08/11/2018

Disruption dans le marché du diamant à Anvers

Le nombre de tailleurs de diamants s’est effondré dans la ville belge, où a été inventé le brillant à 57 facettes. Qu’elle émane d’autres grandes places comme Dubaï et Moscou ou d’Internet, la concurrence est particulièrement féroce

Manuella Merckx fronce les sourcils. La directrice opérationnelle du Diamond Office, le bureau de contrôle des importations et des exportations de diamants, sis à Anvers, aurait dû être avertie de notre arrivée par les vigiles, à l’entrée de l’immeuble du 22 Hoveniersstraat. « Ce n’est pas la procédure », s’agace cette Belge à la poignée de main ferme.

Cet office de contrôle est installé dans les étages de l’Antwerp World Diamond Center (AWDC), l’équivalent de la chambre de commerce et d’industrie des diamantaires d’Anvers, en plein cœur du Diamond Square Mile, quartier sécurisé de la ville portuaire où patrouillent militaires et policiers, 24 heures sur 24. C'est aussi le lieu d'un casse du siècle, qu'est le cambriolage du Diamond Center à Anvers, en Belgique, qui a lieu dans la nuit du 15 au 16 février 2003 dans une banque située en plein cœur du quartier diamantaire d'Anvers. Des voleurs dérobent le contenu de 123 des 160 coffres-forts sans que les systèmes d'alarme ne se déclenchent. Le butin, des diamants, de l'or et des bijoux de grande valeur, est estimé à 100 millions d'euros, ce qui était le record mondial en matière de diamants.
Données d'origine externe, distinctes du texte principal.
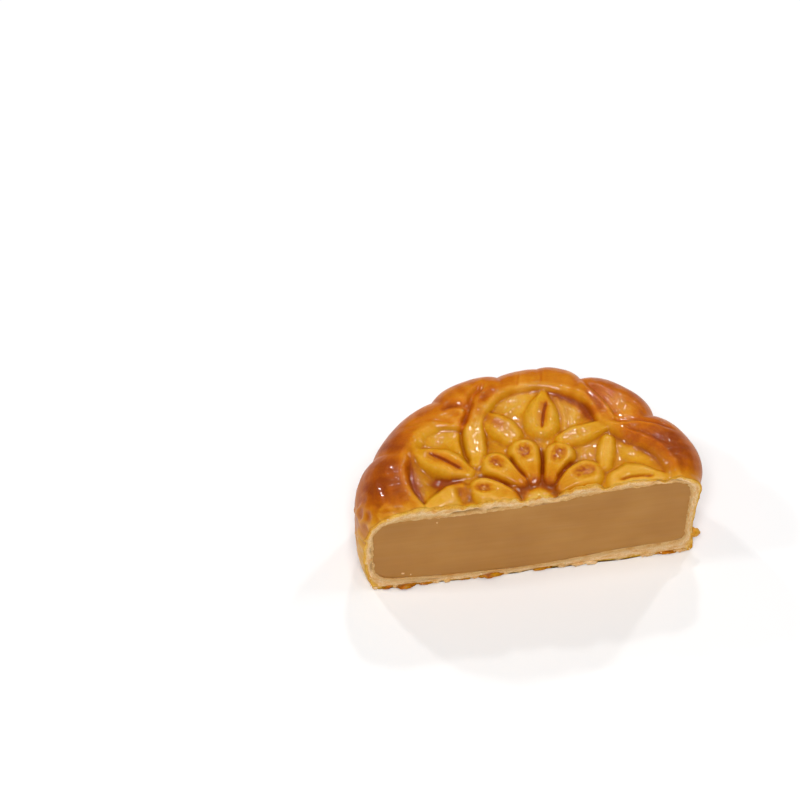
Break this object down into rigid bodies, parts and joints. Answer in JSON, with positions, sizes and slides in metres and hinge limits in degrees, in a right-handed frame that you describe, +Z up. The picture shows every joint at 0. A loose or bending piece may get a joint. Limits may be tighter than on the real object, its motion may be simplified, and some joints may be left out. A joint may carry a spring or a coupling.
{
  "type": "half lotus seed mooncake",
  "caption": "Half of a round moulded mooncake, cut flat through the middle: glazed pastry shell with a flower in relief on top, filled with smooth lotus seed paste.",
  "frame": {"origin": "on the flat underside, 17 mm behind the cut, under the middle of the half cake", "axes": "+Z up, +X to the right along the cut when the cut face is looked at, +Y from the cut into the cake"},
  "size_m": [0.0844, 0.0412, 0.0348],
  "materials": {
    "baked_crust": "egg-washed baked pastry, glossy golden brown on top, pale and crumbly at the cut",
    "lotus_seed_paste": "dense smooth paste, satin tan, cut with a knife"
  },
  "bodies": {
    "root": {"crust": "baked_crust", "lotus_paste": "lotus_seed_paste"}
  },
  "joints": []
}
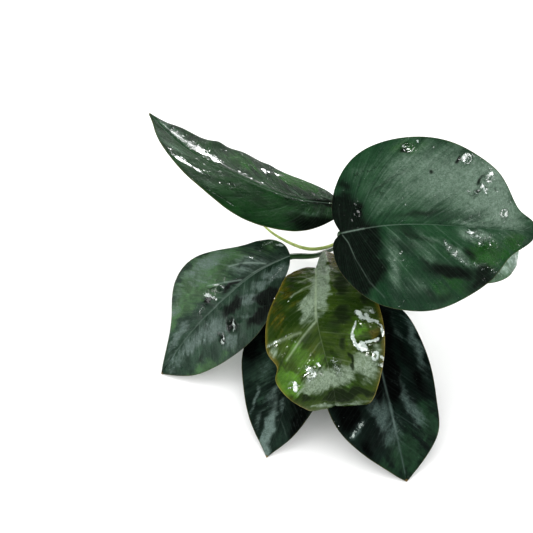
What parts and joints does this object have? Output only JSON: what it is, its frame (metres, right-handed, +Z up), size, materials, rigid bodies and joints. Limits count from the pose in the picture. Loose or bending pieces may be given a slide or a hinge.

A lui seul, le Diamond Office est censé symboliser la droiture et la transparence que revendiquent les marchands de diamants de la place. Tous les jours, des milliers de pierres brutes et taillées entrent et sortent de cet immeuble moderne. Sous le regard de fonctionnaires et du bureau des douanes, dix-sept experts assermentés par l’Etat belge contrôlent le contenu des paquets sous scellés en provenance ou à destination de l’étranger, en dehors de l’Union européenne.

Le geste est adroit, rapide, presque mécanique. D’un coup de cutter, l’expert tranche les sacs plastiques zippés qui contiennent les sachets de diamants. Puis il verse le contenu de chacun dans le plateau métallique d’une balance électronique pour en vérifier le poids, exprimé en carats (un carat équivaut à 0,2 gramme). D’un œil, il compare le poids annoncé sur la facture à celui qui apparaît sur l’écran de pesée. De l’autre, à l’aide de sa loupe, il contrôle la classification du diamant établie par le bureau de contrôle de l’AWDC. Objectif: vérifier la valeur du lot, qui détermine le montant de la TVA et son prix en dollars. La monnaie américaine demeure la devise officielle du secteur.

« MÉTHODE DE CONTRÔLE TRÈS STRICTE »

En cette matinée d’octobre, quelques secondes auront suffi à cet expert assermenté pour faire tinter les 213 carats de pierres brutes d’origine russe présentées par un diamantaire israélien à destination d’un tailleur anversois. A l’en croire, cette dizaine de gravillons de carbone pur valent bien les 900.000 dollars (790 000 euros) annoncés sur les documents de douane.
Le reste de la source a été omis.